For language : As occitan-speaker i can understand a great part of a catalan speech.
Of course they're some differences and it's distinct languages, but the difference is due to prononciation, some graphic different uses, castillan/french influence.
In the timeline i'm working on, i would make catalan, due to different cultural expension, rather a franco-provencal regards french situation for occitan : not really just another dialect, but not a complete distinct language.
And, no, Provencal is really closer to all other occitans dialects with a virtual 90% (in radical cases) of inter-comprehension. Only graphic differencies CAN cause some difficulties. But in oral, no problems. Provencal is a dialect, not a language.
For prononciation, some uses are settled in vertical zones, as one sound use in Gasconha and Western Catalunya, others in Lengadoc and Easter Catalunya.
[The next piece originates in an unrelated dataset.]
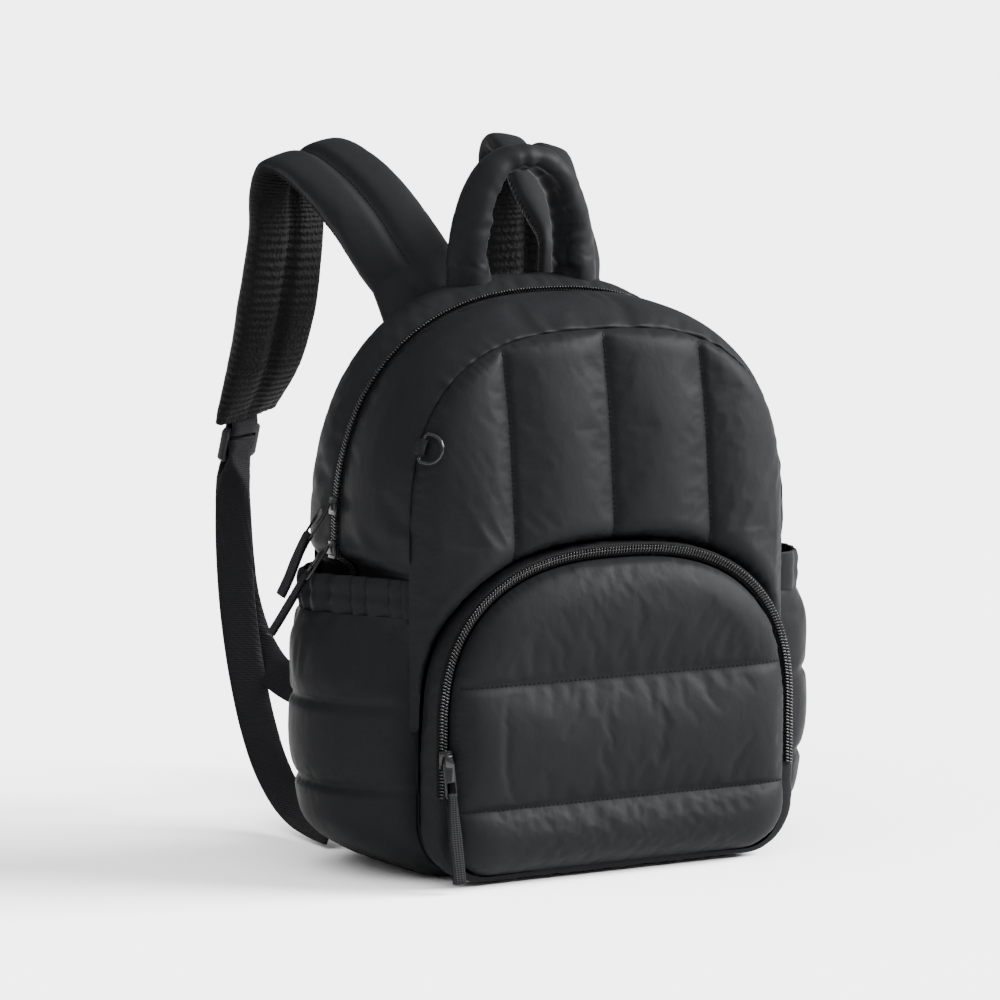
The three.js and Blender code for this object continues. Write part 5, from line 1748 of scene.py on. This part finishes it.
@dataclass(frozen=True)
class Finish:
    """One material: colours as linear values, and how its surface is made."""

    name: str
    dark: tuple[float, float, float]
    light: tuple[float, float, float]
    roughness: float
    pattern: Pattern = Pattern.PLAIN
    metallic: float = 0.0
    coat: float = 0.0
    shine: float = 0.055

    def build(self) -> bpy.types.Material:
        """Make the material's nodes.

        Returns:
            The material.
        """
        material = bpy.data.materials.new(self.name)
        material.use_nodes = True
        tree = material.node_tree
        shader = tree.nodes["Principled BSDF"]
        shader.inputs["Metallic"].default_value = self.metallic
        shader.inputs["Coat Weight"].default_value = self.coat
        shader.inputs["Specular IOR Level"].default_value = self.shine
        place = tree.nodes.new("ShaderNodeTexCoord")
        blotch = self._noise(tree, place.outputs["Object"], 26.0, 3.0)
        grain = self._noise(tree, place.outputs["Object"], 420.0, 2.0)
        blend = tree.nodes.new("ShaderNodeMix")
        blend.data_type = "RGBA"
        blend.inputs["A"].default_value = (*self.dark, 1)
        blend.inputs["B"].default_value = (*self.light, 1)
        tree.links.new((0.65 * blotch + 0.35 * grain).socket, blend.inputs["Factor"])
        tree.links.new(blend.outputs["Result"], shader.inputs["Base Color"])
        tree.links.new((self.roughness - 0.06 + 0.12 * blotch).socket, shader.inputs["Roughness"])
        normal = None
        for height, strength, distance in self._relief(tree, place, grain):
            bump = tree.nodes.new("ShaderNodeBump")
            bump.inputs["Strength"].default_value = strength
            bump.inputs["Distance"].default_value = distance
            tree.links.new(height.socket, bump.inputs["Height"])
            if normal is not None:
                tree.links.new(normal, bump.inputs["Normal"])
            normal = bump.outputs["Normal"]
        tree.links.new(normal, shader.inputs["Normal"])
        return material

    @staticmethod
    def _noise(tree: bpy.types.NodeTree, source: bpy.types.NodeSocket, scale: float, detail: float,
               stretch: tuple[float, float, float] = (1, 1, 1)) -> Value:
        """Noise over a coordinate, stretched if asked.

        Args:
            tree: the material's nodes.
            source: the coordinate.
            scale: the noise's scale.
            detail: its detail.
            stretch: scale along each axis.

        Returns:
            The noise, from 0 to 1.
        """
        turn = tree.nodes.new("ShaderNodeMapping")
        turn.inputs["Scale"].default_value = stretch
        tree.links.new(source, turn.inputs["Vector"])
        node = tree.nodes.new("ShaderNodeTexNoise")
        node.inputs["Scale"].default_value = scale
        node.inputs["Detail"].default_value = detail
        tree.links.new(turn.outputs["Vector"], node.inputs["Vector"])
        return Value(tree, node.outputs["Factor"] if "Factor" in node.outputs else node.outputs["Fac"])

    def _relief(self, tree: bpy.types.NodeTree, place: bpy.types.Node,
                grain: Value) -> list[tuple[Value, float, float]]:
        """Height, strength and distance of each bump layer of the pattern.

        Args:
            tree: the material's nodes.
            place: the coordinate node.
            grain: fine noise.

        Returns:
            One row for each layer.
        """
        source = place.outputs["Object"]
        split = tree.nodes.new("ShaderNodeSeparateXYZ")
        tree.links.new(source, split.inputs["Vector"])
        x, y, z = (Value(tree, split.outputs[axis]) for axis in "XYZ")
        if self.pattern is Pattern.NYLON:
            crinkle = self._noise(tree, source, 85.0, 5.0, (1.0, 1.0, 0.62))
            crease = (self._noise(tree, source, 38.0, 3.0) - 0.5).apply("ABSOLUTE") ** 0.6
            weave = ((x + y) * 5200.0).apply("SINE") * (z * 5200.0).apply("SINE")
            return [(crinkle, 0.24, 0.0020), (1.0 - crease, 0.12, 0.0020), (weave + grain, 0.12, 0.0003)]
        if self.pattern is Pattern.AIR_MESH:
            cells = tree.nodes.new("ShaderNodeTexVoronoi")
            cells.inputs["Scale"].default_value = 430.0
            tree.links.new(source, cells.inputs["Vector"])
            flat = tree.nodes.new("ShaderNodeUVMap")
            flat.uv_map = "run"
            along = tree.nodes.new("ShaderNodeSeparateXYZ")
            tree.links.new(flat.outputs["UV"], along.inputs["Vector"])
            ribs = (Value(tree, along.outputs["Y"]) * 16.5).apply("SINE")
            return [(ribs, 0.75, 0.0011), (Value(tree, cells.outputs["Distance"]), 0.8, 0.0011)]
        if self.pattern is Pattern.WEBBING:
            ribs = (z * 4400.0).apply("SINE") * 0.6 + ((x + y) * 3100.0).apply("SINE") * 0.4
            return [(ribs, 0.45, 0.0005), (grain, 0.25, 0.0003)]
        return [(grain, 0.08, 0.0003)]


FINISHES = {
    "nylon": Finish("Crinkled nylon", (0.0026, 0.0027, 0.0031), (0.0048, 0.0050, 0.0057), 0.60,
                    Pattern.NYLON),
    "mesh": Finish("Ribbed air mesh", (0.0016, 0.0016, 0.0018), (0.005, 0.005, 0.0055), 0.8,
                   Pattern.AIR_MESH),
    "webbing": Finish("Black webbing", (0.0025, 0.0025, 0.003), (0.0055, 0.0055, 0.0065), 0.62,
                      Pattern.WEBBING),
    "tape": Finish("Zip tape", (0.0015, 0.0015, 0.0018), (0.003, 0.003, 0.0035), 0.75, Pattern.WEBBING),
    "teeth": Finish("Zip coil", (0.003, 0.003, 0.0032), (0.006, 0.006, 0.0063), 0.36, coat=0.25),
    "thread": Finish("Sewing thread", (0.002, 0.002, 0.0023), (0.004, 0.004, 0.0045), 0.6),
    "plastic": Finish("Black plastic", (0.005, 0.005, 0.0055), (0.008, 0.008, 0.009), 0.36),
    "metal": Finish("Black lacquered metal", (0.006, 0.006, 0.0063), (0.011, 0.011, 0.0115), 0.32,
                    metallic=0.4, coat=0.25),
}


# Stage and assembly

@dataclass(frozen=True)
class Stage:
    """Pale floor, soft studio light and the photograph's camera, in metres."""

    target: tuple[float, float, float] = (-0.0226, 0.0191, 0.2324)
    azimuth: float = -30.0
    elevation: float = 7.0
    distance: float = 3.5
    lens: float = 190.9

    def _lamp(self, name: str, place: tuple, strength: float, spread: float) -> bpy.types.Object:
        """A soft far light from the side of place, spread in degrees.

        Args:
            name: the lamp's name.
            place: a point towards which it stands.
            strength: its strength.
            spread: its angle.

        Returns:
            The lamp.
        """
        light = bpy.data.lights.new(name, "SUN")
        light.energy, light.angle = strength, math.radians(spread)
        lamp = bpy.data.objects.new(name, light)
        lamp.location = place
        lamp.rotation_euler = (Vector(self.target) - lamp.location).to_track_quat("-Z", "Y").to_euler()
        bpy.context.scene.collection.objects.link(lamp)
        return lamp

    def build(self) -> None:
        """Put up the floor, lights, world and camera."""
        scene = bpy.context.scene
        mesh = bpy.data.meshes.new("floor")
        mesh.from_pydata([(-30, -30, 0), (30, -30, 0), (30, 30, 0), (-30, 30, 0)], [], [(0, 1, 2, 3)])
        floor = bpy.data.objects.new("floor", mesh)
        scene.collection.objects.link(floor)
        pale = bpy.data.materials.new("Pale floor")
        pale.use_nodes = True
        shader = pale.node_tree.nodes["Principled BSDF"]
        shader.inputs["Base Color"].default_value = (0.93, 0.93, 0.93, 1)
        shader.inputs["Roughness"].default_value = 0.9
        mesh.materials.append(pale)
        lamps = [self._lamp("key", (2.3, -1.1, 1.9), 20.0, 34.0),
                 self._lamp("fill", (-0.8, -0.6, 2.4), 5.0, 80.0)]
        world = bpy.data.worlds.new("Studio")
        world.use_nodes = True
        world.node_tree.nodes["Background"].inputs["Color"].default_value = (1, 1, 1, 1)
        world.node_tree.nodes["Background"].inputs["Strength"].default_value = 0.5
        scene.world = world
        azimuth, elevation = math.radians(self.azimuth), math.radians(self.elevation)
        back = Vector((math.sin(azimuth) * math.cos(elevation), -math.cos(azimuth) * math.cos(elevation),
                       math.sin(elevation)))
        lens = bpy.data.cameras.new("camera")
        lens.lens, lens.sensor_width = self.lens, 36.0
        camera = bpy.data.objects.new("camera", lens)
        camera.location = Vector(self.target) + back * self.distance
        camera.rotation_euler = (-back).to_track_quat("-Z", "Y").to_euler()
        scene.collection.objects.link(camera)
        scene.camera = camera


@dataclass
class Backpack:
    """The whole bag: lays out its pieces, swells them and finishes them."""

    nodes: dict[str, bpy.types.Object]
    form: BagForm = field(default_factory=BagForm)

    def _keep(self, piece: bpy.types.Object, slot: str, body: str = "bag") -> None:
        """Tie a finished piece to its CAD body.

        Args:
            piece: the finished piece.
            slot: its material slot in the record; not used.
            body: the CAD body that it moves with.
        """
        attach(piece, body)

    def _zips(self, paint: dict[str, bpy.types.Material], repeats: Repeats, band: PocketBand) -> None:
        """Main zip over the crown and pocket zip round its face.

        Args:
            paint: the materials.
            repeats: the group that repeats the teeth.
            band: the band that the pocket zip runs along.
        """
        form = self.form
        tooth = pellet("zip tooth", 3.2, 1.35, 2.0)
        tooth.data.transform(Matrix.Rotation(math.radians(72), 4, "Z"))
        points = [form.wall(station, 0.0) for station in form.wall_stations(2.0)]
        out = []
        for index in range(len(points)):
            ahead = points[min(index + 1, len(points) - 1)] - points[max(index - 1, 0)]
            out.append(Vector((-ahead.z, 0, ahead.x)).normalized())
        rim = band.rim(4.0, 2.0)
        foot = band.zip_foot_z
        count = next(i for i in range(1, len(rim)) if rim[i][0] > 100 and rim[i][1] < foot)
        left = [Vector((rim[0][0], band.face.zip_y, z)) for z in np.arange(foot, rim[0][1], 2.0)]
        arch = left + [Vector((x, band.face.zip_y, z)) for x, z in rim[:count]]
        for zipper in (Zip("main_zip_coil", "main_zip", points, out, lift=2.1),
                       Zip("pocket_zip_coil", "pocket_zip", arch, [Vector((0, -1, 0))] * len(arch))):
            self._keep(zipper.build(repeats, tooth, paint["tape"], paint["teeth"]), "zip")
        bpy.data.objects.remove(tooth)

    def build(self) -> None:
        """Build every piece."""
        paint = {key: finish.build() for key, finish in FINISHES.items()}
        form, cloth, repeats = self.form, Cloth(), Repeats()
        front, face = FrontPanel(form), PocketFace(form)
        band = PocketBand(face)
        soft = {"front_panel": front.build(cloth), "pocket_face": face.build(cloth),
                "band": band.build(cloth)}
        soft.update(BagBody(form).build(cloth))
        soft["handle"] = Handle(form).build(cloth)
        for side in (-1.0, 1.0):
            soft[f"pocket {side}"], soft[f"hem {side}"] = SidePocket(form, side).build(cloth)
        straps = [ShoulderStrap(form, side) for side in (-1.0, 1.0)]
        for strap in straps:
            soft[f"strap {strap.side}"] = strap.build(cloth, paint["nylon"], paint["mesh"])
        LOG.info("laid out %d soft pieces", len(soft))
        cloth.run()
        seams = {"front_panel": front.seam_lines, "pocket_face": face.seam_lines}
        seams.update({f"strap {strap.side}": strap.seam_lines for strap in straps})
        lines = {key: [[soft[key].data.vertices[index].co.copy() for index in line] for line in seams[key]]
                 for key in seams}
        thread = pellet("stitch", 2.5, 0.6, 0.5, 0.15)
        for key, piece in soft.items():
            finish = paint["mesh" if key == "back_panel" else "nylon"]
            if not key.startswith("strap"):
                piece.data.materials.clear()
                piece.data.materials.append(finish)
            subdivided(piece)
            for number, line in enumerate(lines.get(key, [])):
                piece = stitches(repeats, f"{key} stitches {number}", piece, line, thread, paint["thread"])
            self._keep(piece, "mesh" if key == "back_panel" else "nylon")
        self._zips(paint, repeats, band)
        bpy.data.objects.remove(thread)
        hardware = Hardware(self.nodes)
        for node in self.nodes:
            if node.startswith(("webbing", "strap_tab", "ribbon", "d_ring_tab")):
                finish = "nylon" if node.startswith("ribbon") else "webbing"
                self._keep(hardware.flexible(node, paint["webbing"]), finish)
            elif node.startswith(("ladder_lock", "slider", "pull")) or node == "d_ring":
                slot = "plastic" if node.startswith("ladder") else "metal"
                body = "d_ring" if node == "d_ring" else "bag"
                self._keep(hardware.rounded(node, paint[slot]), slot, body)


def main() -> None:
    """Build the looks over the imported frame."""
    logging.basicConfig(level=logging.INFO)
    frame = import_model()
    Stage().build()
    Backpack(frame["nodes"]).build()


if __name__ == "__main__":
    main()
For further explanation, Pierre Bec have made vulagrizing books on occitan. But i don't know if it were translated
For a state : somes possibilities
Early Middle-Ages : surviving Kingdom of Tolosa
High Middle-Ages : surviving Kingdom of Aquitaine
Classic Middle-Ages : victorious Kingdom of Aragon in 1213 ( Battle of Muret) or a Burgondy-like destiny for Raimondine dynasty?
French Revolution : Girondine sucessful creation of "République du Midi" (a real proposition made by few revolutionnaries, not an occitan republic, more meridional french oriented)
Maybe you can work with a surviving occitan Poitou. Due to diseases ofr High Middle-Ages, to the continual invasion of Aquitaine by Franks who make Loire zone depopulated (much like southern Asturias in early reconquista), occitanophone population was replaced by francophone colonization, until Gironde.